People tell me they are tired of Margherita Buy getting all the awards, but she earned them fair and square playing Margherita, the female version of Nanni Moretti in his film tribute to his mother, Mia Madre (My Mother).
Both Buy and Moretti do a really fascinating job of creating Moretti’s feminine alter ego and though this one is not yet available Music Box Films will be showing it around the country in late August and streaming is sure to follow, so stay tuned for updates.

Alba Rohrwacher is surely one of Italy’s best actors and was never better than she was as Mina in the English language Hungry Hearts from director Saverio Costanzo. Also starring Adam Driver as her alarmed husband and father of her (starving) child, Hungry Hearts is a really intense and frightening portrayal of the ultimate “crunchy mom.”

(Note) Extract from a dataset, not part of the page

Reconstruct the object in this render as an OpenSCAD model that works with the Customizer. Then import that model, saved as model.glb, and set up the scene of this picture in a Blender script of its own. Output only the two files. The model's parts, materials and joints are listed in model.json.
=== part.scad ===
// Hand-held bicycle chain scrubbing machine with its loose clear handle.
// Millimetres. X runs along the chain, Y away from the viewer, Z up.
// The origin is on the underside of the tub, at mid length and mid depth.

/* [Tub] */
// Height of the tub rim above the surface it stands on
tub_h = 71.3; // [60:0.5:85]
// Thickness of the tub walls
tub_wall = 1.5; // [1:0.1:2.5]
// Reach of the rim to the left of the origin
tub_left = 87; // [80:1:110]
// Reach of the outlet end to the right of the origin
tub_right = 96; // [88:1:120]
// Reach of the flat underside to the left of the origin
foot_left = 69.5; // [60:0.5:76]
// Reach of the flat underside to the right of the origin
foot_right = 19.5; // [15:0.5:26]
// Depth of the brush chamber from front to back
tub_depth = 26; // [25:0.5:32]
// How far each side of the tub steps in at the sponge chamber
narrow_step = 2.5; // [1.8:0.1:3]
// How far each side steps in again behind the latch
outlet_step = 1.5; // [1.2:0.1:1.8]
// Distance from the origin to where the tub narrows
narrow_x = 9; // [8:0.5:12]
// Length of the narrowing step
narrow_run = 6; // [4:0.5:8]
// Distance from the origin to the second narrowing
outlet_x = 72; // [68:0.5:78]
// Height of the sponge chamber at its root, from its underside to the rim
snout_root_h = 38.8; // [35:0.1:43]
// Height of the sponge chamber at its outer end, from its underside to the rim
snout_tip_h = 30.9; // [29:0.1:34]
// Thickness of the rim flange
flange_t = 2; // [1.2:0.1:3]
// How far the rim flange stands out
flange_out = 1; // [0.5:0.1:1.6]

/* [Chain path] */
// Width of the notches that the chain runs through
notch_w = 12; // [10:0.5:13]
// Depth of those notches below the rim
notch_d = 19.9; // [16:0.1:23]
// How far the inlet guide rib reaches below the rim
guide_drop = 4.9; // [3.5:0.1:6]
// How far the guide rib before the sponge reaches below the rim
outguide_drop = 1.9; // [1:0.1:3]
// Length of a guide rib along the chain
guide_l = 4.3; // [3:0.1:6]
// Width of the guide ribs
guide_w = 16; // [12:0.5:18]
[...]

Time Magazine called Filippo Timi’s performance as dictator Benito Mussolini in Marco Bellocchio’s Vincere “one of the 10 best that wouldn’t win an Oscar”, and they were right.

In one of the most perfect little movies I have ever seen, Pranzo di Ferragosto (Mid-August Lunch), Gianni Di Gregorio plays Gianni, the unemployed Mamma’s boy who gets roped into babysitting all the neighborhood old ladies so their families can go to the beach.

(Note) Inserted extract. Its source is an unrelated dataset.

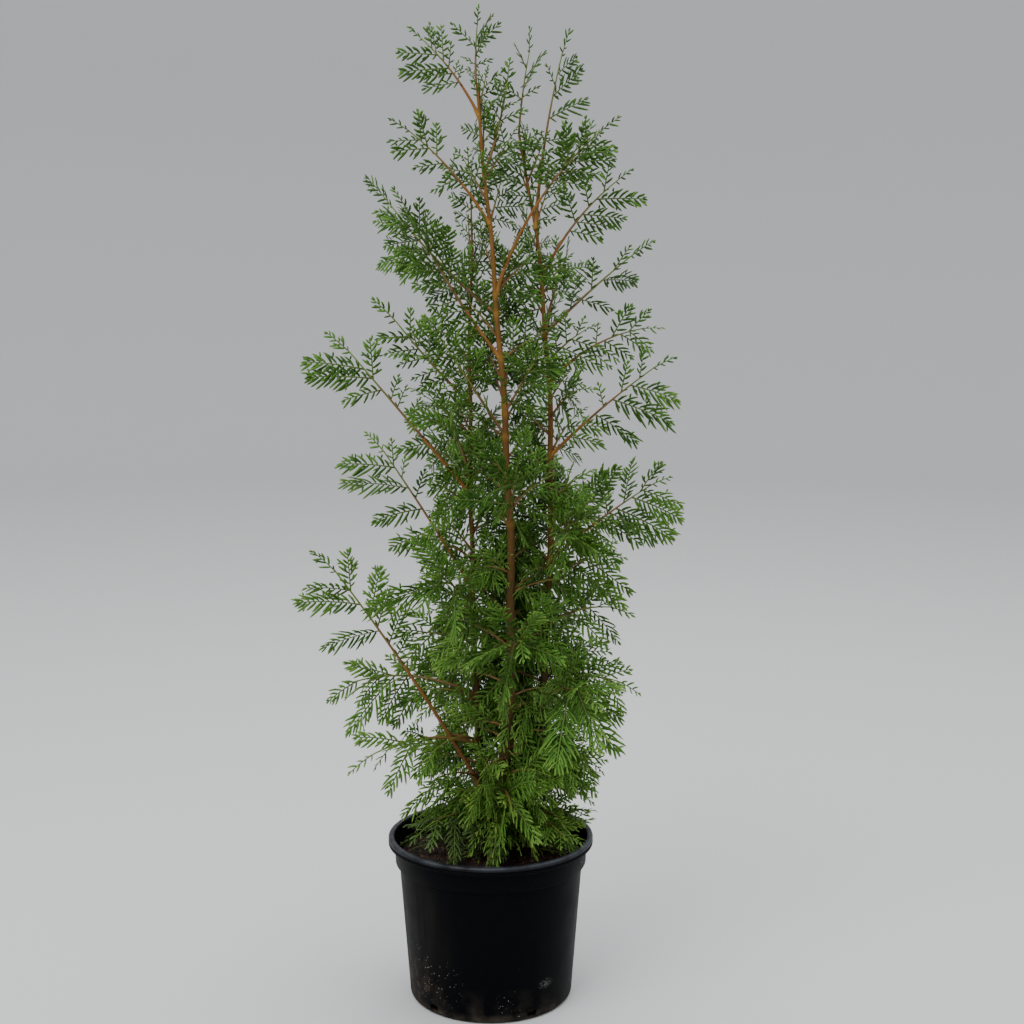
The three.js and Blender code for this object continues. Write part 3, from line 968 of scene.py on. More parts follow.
class Template:
    """A small closed shape made by mesh operators, which is copied many times."""

    FINGER_SWELL = (0.22, 0.82)
    ROUNDING = 4
    LEAST_SPREAD = 1e-4

    def __init__(self, mesh: bmesh.types.BMesh) -> None:
        """Keeps the vertices and triangles of a mesh, and frees it.

        Args:
            mesh: the shape.
        """
        bmesh.ops.triangulate(mesh, faces=mesh.faces)
        mesh.verts.index_update()
        self.points = np.array([vertex.co for vertex in mesh.verts])
        self.triangles = np.array([[v.index for v in face.verts] for face in mesh.faces])
        mesh.free()

    @classmethod
    def finger(cls, rings: int) -> "Template":
        """A flattened spindle along X with blunt ends.

        Args:
            rings: how many rings of four points lie between its two ends.

        Returns:
            The spindle, from 0 to 1 along X and half a unit each way across.
        """
        mesh = bmesh.new()
        bmesh.ops.create_uvsphere(mesh, u_segments=4, v_segments=rings + 1, radius=0.5)
        bmesh.ops.rotate(mesh, verts=mesh.verts, matrix=Matrix.Rotation(math.pi / 2, 3, "Y"))
        levels = sorted({round(vertex.co.x, cls.ROUNDING) for vertex in mesh.verts})
        for vertex in mesh.verts:
            step = levels.index(round(vertex.co.x, cls.ROUNDING))
            spread = math.hypot(vertex.co.y, vertex.co.z)
            share = 0.5 - 0.5 * math.cos(math.pi * step / (rings + 1))
            swell = math.sin(math.pi * lerp(*cls.FINGER_SWELL, share))
            scale = 0.5 * swell / spread if spread > cls.LEAST_SPREAD else 0
            vertex.co = Vector((share, vertex.co.y * scale, vertex.co.z * scale))
        return cls(mesh)

    @classmethod
    def tube(cls, sides: int, rings: int) -> "Template":
        """A closed tube along Z from 0 to 1, of radius 1.

        Args:
            sides: how many sides it has.
            rings: how many stretches it has along its length.

        Returns:
            The tube.
        """
        mesh = bmesh.new()
        ring = bmesh.ops.create_circle(mesh, cap_ends=True, segments=sides, radius=1)["verts"]
        bmesh.ops.reverse_faces(mesh, faces=mesh.faces)
        edges = list({edge for vertex in ring for edge in vertex.link_edges})
        for _ in range(rings):
            made = bmesh.ops.extrude_edge_only(mesh, edges=edges)["geom"]
            ring = [item for item in made if isinstance(item, bmesh.types.BMVert)]
            edges = [item for item in made if isinstance(item, bmesh.types.BMEdge)]
            edges = [edge for edge in edges if all(vertex in ring for vertex in edge.verts)]
            bmesh.ops.translate(mesh, verts=ring, vec=(0, 0, 1 / rings))
        bmesh.ops.contextual_create(mesh, geom=edges)
        bmesh.ops.recalc_face_normals(mesh, faces=mesh.faces)
        return cls(mesh)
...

Greta Scarano’s badass performance as Viola in the Netflix production of Suburra is my favorite of 2015.
Ten episodes of a mini-series based on the movie are to be produced by Netflix and will also be available in the US but are not due out until 2017. For now, Netflix has the movie and it should be on the top of your “to-do list”.

In Matteo Garrone’s ‘Reality’ Aniello Arena couldn’t have been a better choice for the part of Luciano, and yet Garrone had to go to some extra trouble to get him; he’s serving a life sentence in a maximum security prison for murder.
When Luciano, the family’s favorite cut-up, gets talked into trying out for an Italian reality show, he’s on board at first just to please his children, but it doesn’t take long to catch the celebrity bug. The transformation from loving husband and father to obsessed, TV star wannabe is quick but authentic.
It wouldn’t have been the same movie without him and Arena, who was only able to participate through a work release program may be the single biggest cinema surprise in years. Was he acting or is he really Luciano? I don’t suppose we’ll ever know, but he is perfect.

In Antonio Piazza and Fabio Grassadonia’s ‘Salvo’, Saleh Bakri plays the title character, a hired hitman with a heart that not even he understands. He’s tough and he’s feared, but he’s…lonely? I’m not sure, but when he kills her brother and then kidnaps blind Rita (Sara Serraiocco), something magical happens that changes both of their lives.